Written instruction
Can you write out all of the material below, word for word?

## START Data supplied

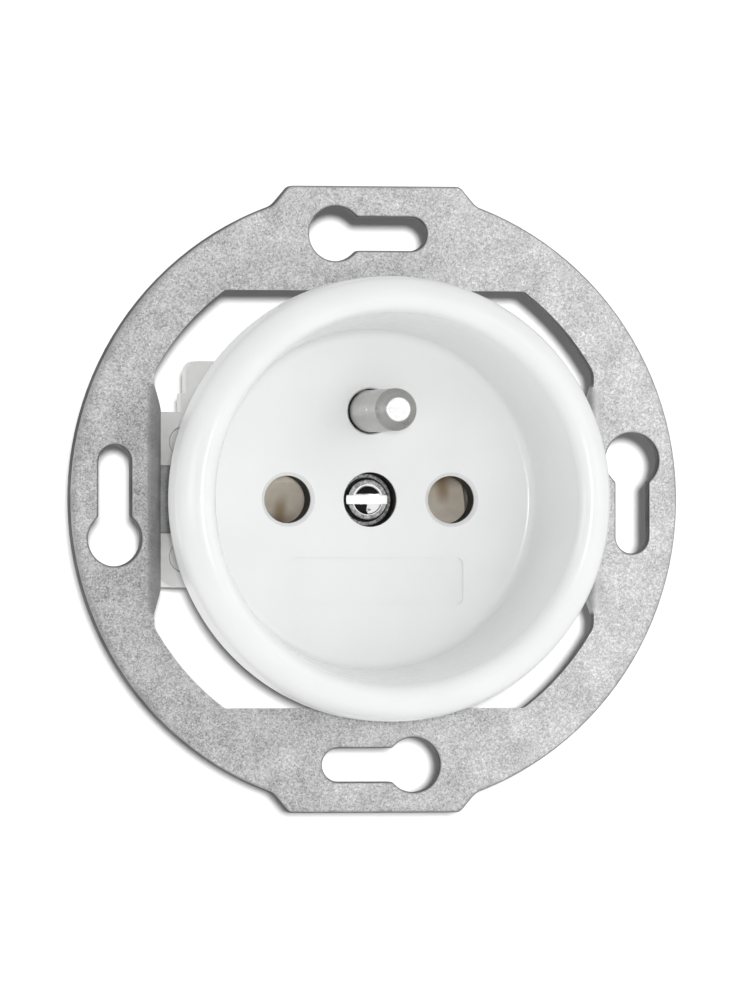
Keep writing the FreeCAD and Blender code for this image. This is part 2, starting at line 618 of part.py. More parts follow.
def earth_bridge():
    flat = plate(bridge_corners(), BRIDGE_FRONT_Y, BRIDGE_BACK_Y)
    # leg bent back from the top edge, as one L-shaped strip
    inner = BEND_INNER_R
    outer = BEND_INNER_R + BRIDGE_T
    diag = math.sqrt(0.5)
    turn_z = LEG_OUTER_Z - outer
    turn_y = BRIDGE_FRONT_Y + outer
    low_z = turn_z - BRIDGE_T

    def at(y, z):
        return VEC(-LEG_HALF_W, y, z)

    profile = Part.Wire([
        Part.makeLine(at(BRIDGE_FRONT_Y, low_z), at(BRIDGE_FRONT_Y, turn_z)),
        Part.Arc(at(BRIDGE_FRONT_Y, turn_z), at(turn_y - outer * diag, turn_z + outer * diag),
                 at(turn_y, LEG_OUTER_Z)).toShape(),
        Part.makeLine(at(turn_y, LEG_OUTER_Z), at(LEG_END_Y, LEG_OUTER_Z)),
        Part.makeLine(at(LEG_END_Y, LEG_OUTER_Z), at(LEG_END_Y, BRIDGE_TOP_Z)),
        Part.makeLine(at(LEG_END_Y, BRIDGE_TOP_Z), at(turn_y, BRIDGE_TOP_Z)),
        Part.Arc(at(turn_y, BRIDGE_TOP_Z), at(turn_y - inner * diag, turn_z + inner * diag),
                 at(BRIDGE_BACK_Y, turn_z)).toShape(),
        Part.makeLine(at(BRIDGE_BACK_Y, turn_z), at(BRIDGE_BACK_Y, low_z)),
        Part.makeLine(at(BRIDGE_BACK_Y, low_z), at(BRIDGE_FRONT_Y, low_z)),
    ])
    # the flat plate stops where the leg's bend starts
    over_bend = block(-LEG_HALF_W, LEG_HALF_W, BRIDGE_FRONT_Y, BRIDGE_BACK_Y, turn_z, LEG_OUTER_Z)
    leg = Part.Face(profile).extrude(VEC(2 * LEG_HALF_W, 0, 0))
    bridge = flat.cut(over_bend).fuse(leg).removeSplitter()
    cuts = [
        bar_y(EARTH_STUB_R + PRESS_GAP, BRIDGE_FRONT_Y, BRIDGE_BACK_Y, 0, EARTH_Z),
        bar_y(BUSH_STUB_R + PRESS_GAP, BRIDGE_FRONT_Y, BRIDGE_BACK_Y),
        bar_z(TERMINAL_BORE_R, BRIDGE_TOP_Z - 1, LEG_OUTER_Z + 1, 0, TERMINAL_Y),
    ]
    for side in (-1, 1):
        cuts.append(rivet_body(side * RIVET_X, PRESS_GAP))
    return bridge.cut(cuts)


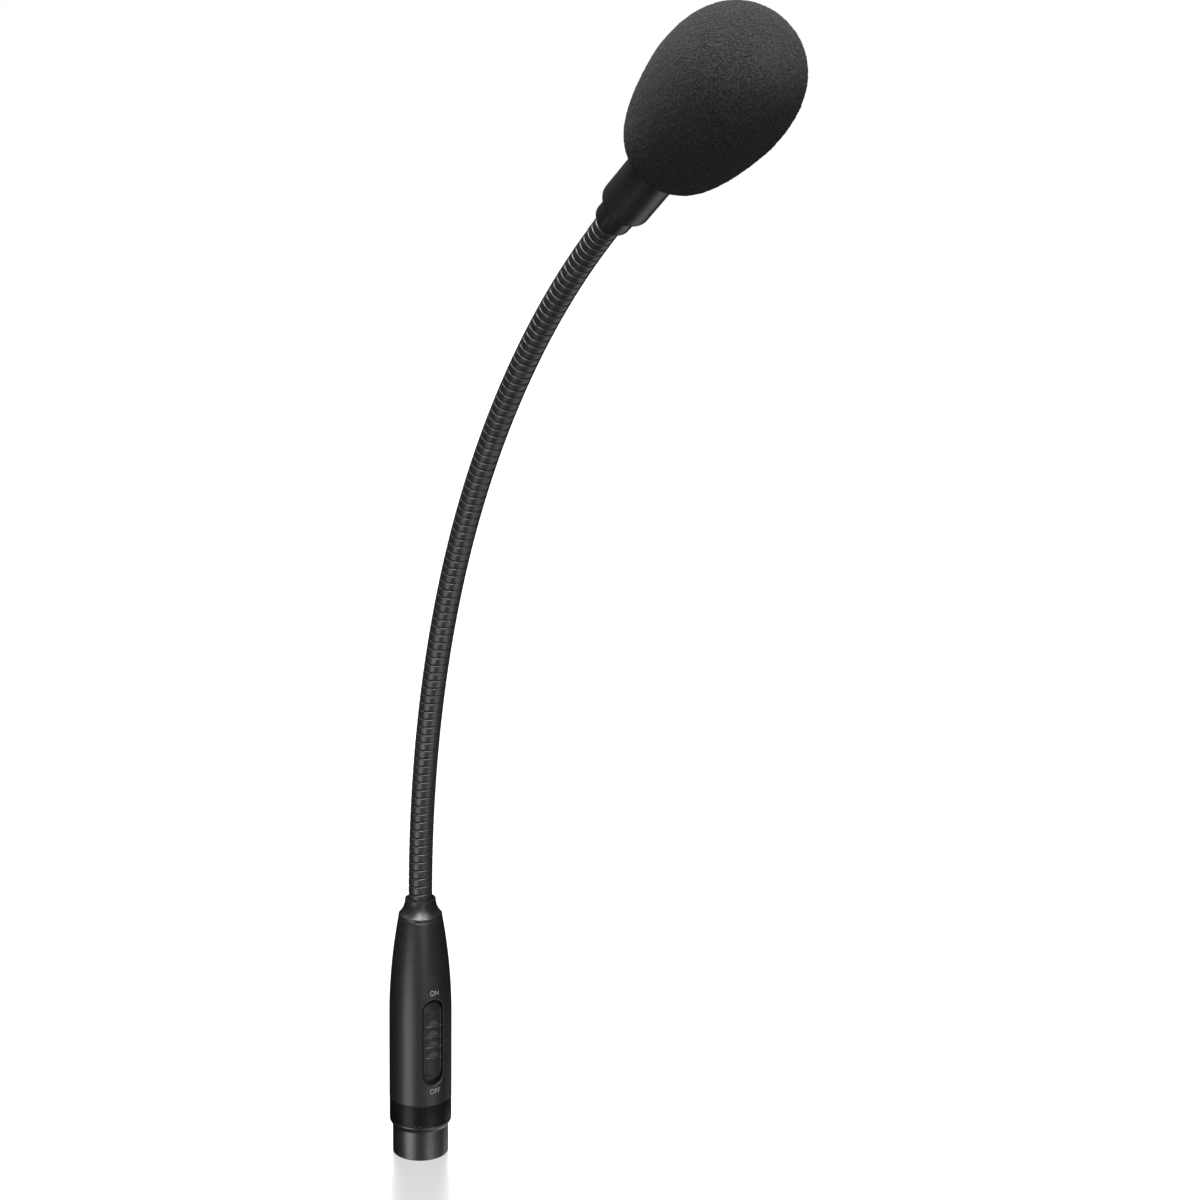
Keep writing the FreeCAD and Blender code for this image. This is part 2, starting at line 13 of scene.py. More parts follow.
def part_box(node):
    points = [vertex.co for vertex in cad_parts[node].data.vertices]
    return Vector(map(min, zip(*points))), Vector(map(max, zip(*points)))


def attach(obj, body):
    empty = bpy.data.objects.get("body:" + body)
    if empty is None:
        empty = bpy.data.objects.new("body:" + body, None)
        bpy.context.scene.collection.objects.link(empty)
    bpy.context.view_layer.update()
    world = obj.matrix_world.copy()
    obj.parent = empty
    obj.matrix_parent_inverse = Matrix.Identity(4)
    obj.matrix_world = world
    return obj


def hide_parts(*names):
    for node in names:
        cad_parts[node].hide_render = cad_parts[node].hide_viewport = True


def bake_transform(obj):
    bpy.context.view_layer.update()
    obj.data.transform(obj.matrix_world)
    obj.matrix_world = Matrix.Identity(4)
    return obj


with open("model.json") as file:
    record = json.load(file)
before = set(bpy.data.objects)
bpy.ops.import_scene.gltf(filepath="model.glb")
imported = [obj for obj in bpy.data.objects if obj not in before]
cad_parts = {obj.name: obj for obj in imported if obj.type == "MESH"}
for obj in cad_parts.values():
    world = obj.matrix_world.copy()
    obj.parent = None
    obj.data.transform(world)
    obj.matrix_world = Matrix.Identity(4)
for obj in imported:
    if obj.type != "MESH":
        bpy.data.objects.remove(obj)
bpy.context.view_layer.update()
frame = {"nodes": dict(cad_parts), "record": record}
MM = 0.001
NODES = frame["nodes"]


# ---- sizes read from the frame ----
def low_mm(node):
    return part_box(node)[0] / MM


def high_mm(node):
    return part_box(node)[1] / MM


SHELL_R = frame["record"]["mounts"][0]["dims"]["r_mm"]
BAND_R = high_mm("band_ring").x
BAND_LOW = low_mm("band_ring").z
BAND_TOP = high_mm("band_ring").z
BARREL_R = high_mm("handle_barrel").x
BARREL_LOW = low_mm("handle_barrel").z
BARREL_TOP = high_mm("handle_barrel").z
NOSE_TOP = high_mm("nose_cap").z
KNOB_LOW = low_mm("switch_knob").z
KNOB_TOP = high_mm("switch_knob").z
KNOB_HALF = high_mm("switch_knob").x
KNOB_R = -low_mm("switch_knob").y

# ---- sizes the frame's boxes don't give ----
SHELL_BORE_R = 8.2
SHELL_DEEP_R = 8.95
SHELL_STEP_Z = 10.3
SHELL_TOP = 27.0
SHOULDER_R = 10.53
KEY_HALF = 0.75
KEY_LOW = 1.2
KEY_TOP = 14.4
PIN_R = 1.2
PIN_CIRCLE_R = 4.2
PIN_TURNS = (90.0, 210.0, 330.0)
BAND_BORE_R = 9.0
BAND_LINE = 0.55
BAND_LINE_DEEP = 0.07
TAPER_START = 50.0
TAPER_RADIUS = 201.6
WALL = 1.4
SLOT_HALF = 3.85
SLOT_LOW = 27.8
SLOT_TOP = 58.9
FRAME_MARGIN = 2.2
BARREL_EASE = 0.12
NOSE_LOW = 80.6
NOSE_SPIGOT_R = 5.5
NOSE_EDGE_Z = 86.8
NOSE_HOLLOW_Z = 92.0
NOSE_LIP = 0.16
NOSE_RIM_R = 5.2
NOSE_HOLLOW_R = 7.5
NOSE_BORE_R = 4.2
NECK_R = 4.0
NECK_CORE_R = 2.6
TURN_PITCH = 2.954
TURN_GAP = 0.02
GROOVE_DEEP = 0.42
GROOVE_HALF = 0.33
STEPS_PER_TURN = 80
SEAM_TURN = 60.0
TURNS_IN_HANDLE = 7
TURNS_IN_COLLAR = 1.75
CABLE_R = 1.25
CABLE_IN_HEAD = 12.0
ARC_START_Z = 92.7
LOWER_ARC_R = 293.0
LOWER_ARC_LENGTH = 165.0
UPPER_ARC_R = 315.0
NECK_LENGTH = 289.0
HINGE_COUNT = 16
FIRST_HINGE = 9.0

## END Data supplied

Solved exercise
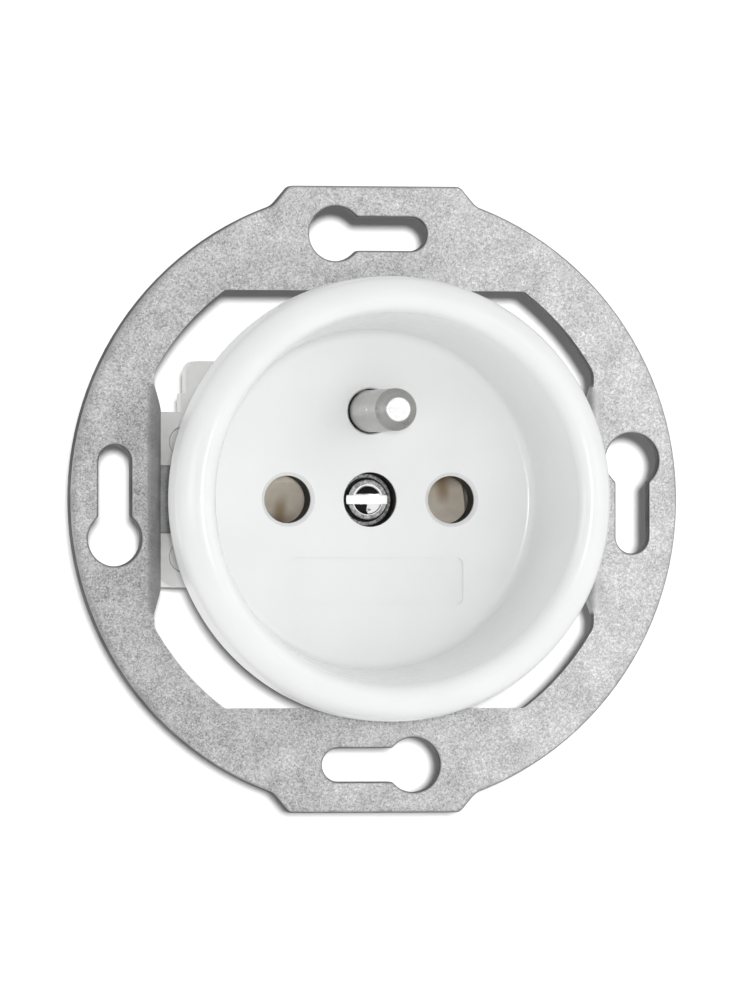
Keep writing the FreeCAD and Blender code for this image. This is part 2, starting at line 618 of part.py. More parts follow.
def earth_bridge():
    flat = plate(bridge_corners(), BRIDGE_FRONT_Y, BRIDGE_BACK_Y)
    # leg bent back from the top edge, as one L-shaped strip
    inner = BEND_INNER_R
    outer = BEND_INNER_R + BRIDGE_T
    diag = math.sqrt(0.5)
    turn_z = LEG_OUTER_Z - outer
    turn_y = BRIDGE_FRONT_Y + outer
    low_z = turn_z - BRIDGE_T

    def at(y, z):
        return VEC(-LEG_HALF_W, y, z)

    profile = Part.Wire([
        Part.makeLine(at(BRIDGE_FRONT_Y, low_z), at(BRIDGE_FRONT_Y, turn_z)),
        Part.Arc(at(BRIDGE_FRONT_Y, turn_z), at(turn_y - outer * diag, turn_z + outer * diag),
                 at(turn_y, LEG_OUTER_Z)).toShape(),
        Part.makeLine(at(turn_y, LEG_OUTER_Z), at(LEG_END_Y, LEG_OUTER_Z)),
        Part.makeLine(at(LEG_END_Y, LEG_OUTER_Z), at(LEG_END_Y, BRIDGE_TOP_Z)),
        Part.makeLine(at(LEG_END_Y, BRIDGE_TOP_Z), at(turn_y, BRIDGE_TOP_Z)),
        Part.Arc(at(turn_y, BRIDGE_TOP_Z), at(turn_y - inner * diag, turn_z + inner * diag),
                 at(BRIDGE_BACK_Y, turn_z)).toShape(),
        Part.makeLine(at(BRIDGE_BACK_Y, turn_z), at(BRIDGE_BACK_Y, low_z)),
        Part.makeLine(at(BRIDGE_BACK_Y, low_z), at(BRIDGE_FRONT_Y, low_z)),
    ])
    # the flat plate stops where the leg's bend starts
    over_bend = block(-LEG_HALF_W, LEG_HALF_W, BRIDGE_FRONT_Y, BRIDGE_BACK_Y, turn_z, LEG_OUTER_Z)
    leg = Part.Face(profile).extrude(VEC(2 * LEG_HALF_W, 0, 0))
    bridge = flat.cut(over_bend).fuse(leg).removeSplitter()
    cuts = [
        bar_y(EARTH_STUB_R + PRESS_GAP, BRIDGE_FRONT_Y, BRIDGE_BACK_Y, 0, EARTH_Z),
        bar_y(BUSH_STUB_R + PRESS_GAP, BRIDGE_FRONT_Y, BRIDGE_BACK_Y),
        bar_z(TERMINAL_BORE_R, BRIDGE_TOP_Z - 1, LEG_OUTER_Z + 1, 0, TERMINAL_Y),
    ]
    for side in (-1, 1):
        cuts.append(rivet_body(side * RIVET_X, PRESS_GAP))
    return bridge.cut(cuts)


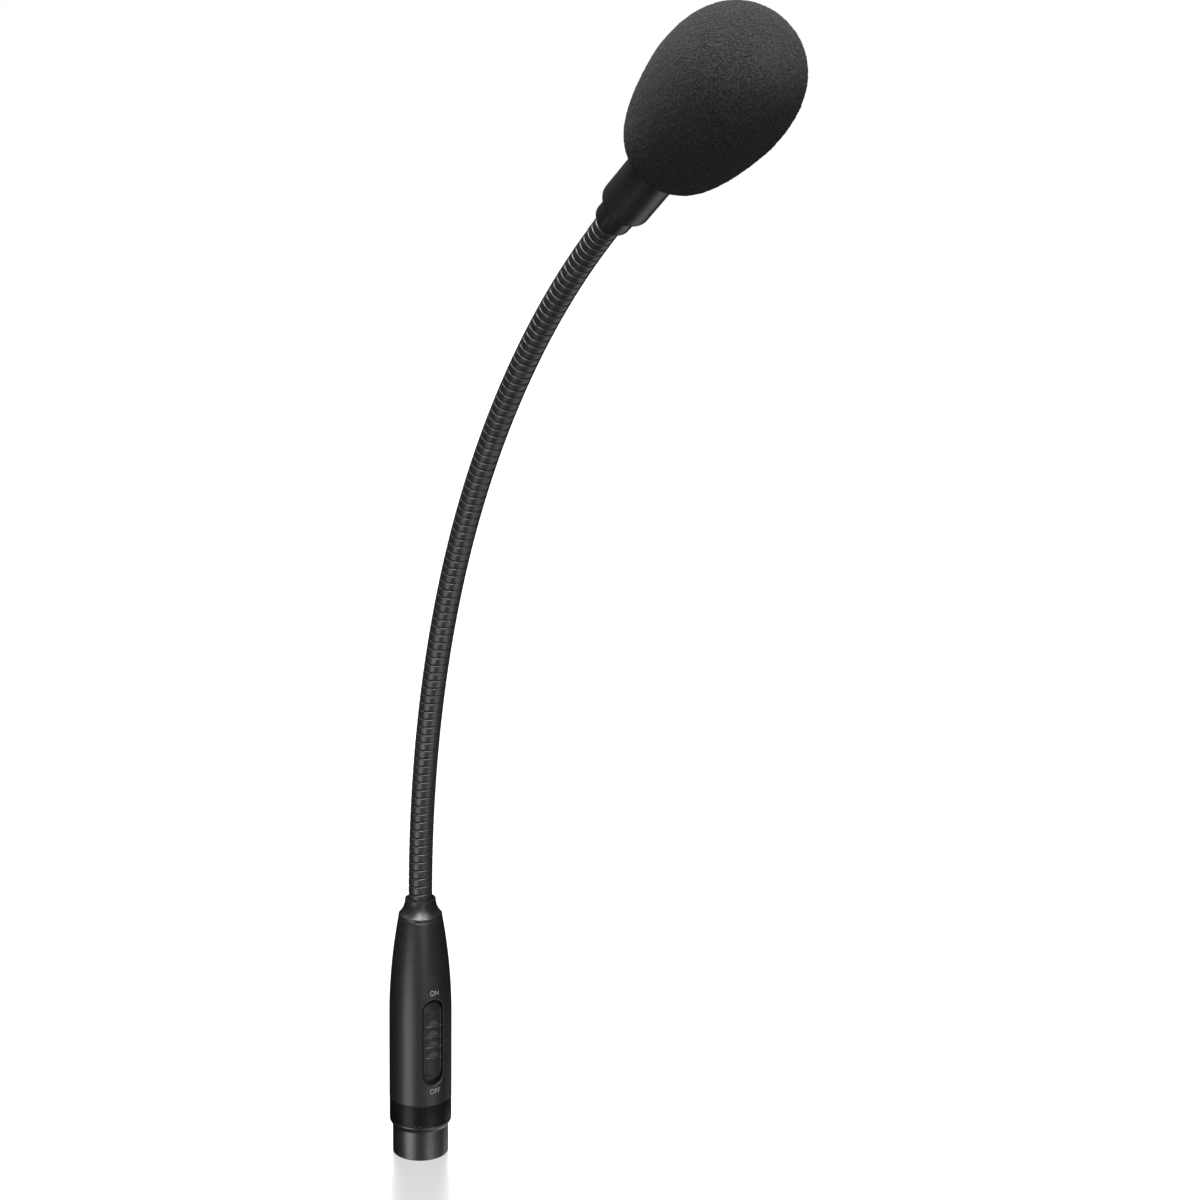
Keep writing the FreeCAD and Blender code for this image. This is part 2, starting at line 13 of scene.py. More parts follow.
def part_box(node):
    points = [vertex.co for vertex in cad_parts[node].data.vertices]
    return Vector(map(min, zip(*points))), Vector(map(max, zip(*points)))


def attach(obj, body):
    empty = bpy.data.objects.get("body:" + body)
    if empty is None:
        empty = bpy.data.objects.new("body:" + body, None)
        bpy.context.scene.collection.objects.link(empty)
    bpy.context.view_layer.update()
    world = obj.matrix_world.copy()
    obj.parent = empty
    obj.matrix_parent_inverse = Matrix.Identity(4)
    obj.matrix_world = world
    return obj


def hide_parts(*names):
    for node in names:
        cad_parts[node].hide_render = cad_parts[node].hide_viewport = True


def bake_transform(obj):
    bpy.context.view_layer.update()
    obj.data.transform(obj.matrix_world)
    obj.matrix_world = Matrix.Identity(4)
    return obj


with open("model.json") as file:
    record = json.load(file)
before = set(bpy.data.objects)
bpy.ops.import_scene.gltf(filepath="model.glb")
imported = [obj for obj in bpy.data.objects if obj not in before]
cad_parts = {obj.name: obj for obj in imported if obj.type == "MESH"}
for obj in cad_parts.values():
    world = obj.matrix_world.copy()
    obj.parent = None
    obj.data.transform(world)
    obj.matrix_world = Matrix.Identity(4)
for obj in imported:
    if obj.type != "MESH":
        bpy.data.objects.remove(obj)
bpy.context.view_layer.update()
frame = {"nodes": dict(cad_parts), "record": record}
MM = 0.001
NODES = frame["nodes"]


# ---- sizes read from the frame ----
def low_mm(node):
    return part_box(node)[0] / MM


def high_mm(node):
    return part_box(node)[1] / MM


SHELL_R = frame["record"]["mounts"][0]["dims"]["r_mm"]
BAND_R = high_mm("band_ring").x
BAND_LOW = low_mm("band_ring").z
BAND_TOP = high_mm("band_ring").z
BARREL_R = high_mm("handle_barrel").x
BARREL_LOW = low_mm("handle_barrel").z
BARREL_TOP = high_mm("handle_barrel").z
NOSE_TOP = high_mm("nose_cap").z
KNOB_LOW = low_mm("switch_knob").z
KNOB_TOP = high_mm("switch_knob").z
KNOB_HALF = high_mm("switch_knob").x
KNOB_R = -low_mm("switch_knob").y

# ---- sizes the frame's boxes don't give ----
SHELL_BORE_R = 8.2
SHELL_DEEP_R = 8.95
SHELL_STEP_Z = 10.3
SHELL_TOP = 27.0
SHOULDER_R = 10.53
KEY_HALF = 0.75
KEY_LOW = 1.2
KEY_TOP = 14.4
PIN_R = 1.2
PIN_CIRCLE_R = 4.2
PIN_TURNS = (90.0, 210.0, 330.0)
BAND_BORE_R = 9.0
BAND_LINE = 0.55
BAND_LINE_DEEP = 0.07
TAPER_START = 50.0
TAPER_RADIUS = 201.6
WALL = 1.4
SLOT_HALF = 3.85
SLOT_LOW = 27.8
SLOT_TOP = 58.9
FRAME_MARGIN = 2.2
BARREL_EASE = 0.12
NOSE_LOW = 80.6
NOSE_SPIGOT_R = 5.5
NOSE_EDGE_Z = 86.8
NOSE_HOLLOW_Z = 92.0
NOSE_LIP = 0.16
NOSE_RIM_R = 5.2
NOSE_HOLLOW_R = 7.5
NOSE_BORE_R = 4.2
NECK_R = 4.0
NECK_CORE_R = 2.6
TURN_PITCH = 2.954
TURN_GAP = 0.02
GROOVE_DEEP = 0.42
GROOVE_HALF = 0.33
STEPS_PER_TURN = 80
SEAM_TURN = 60.0
TURNS_IN_HANDLE = 7
TURNS_IN_COLLAR = 1.75
CABLE_R = 1.25
CABLE_IN_HEAD = 12.0
ARC_START_Z = 92.7
LOWER_ARC_R = 293.0
LOWER_ARC_LENGTH = 165.0
UPPER_ARC_R = 315.0
NECK_LENGTH = 289.0
HINGE_COUNT = 16
FIRST_HINGE = 9.0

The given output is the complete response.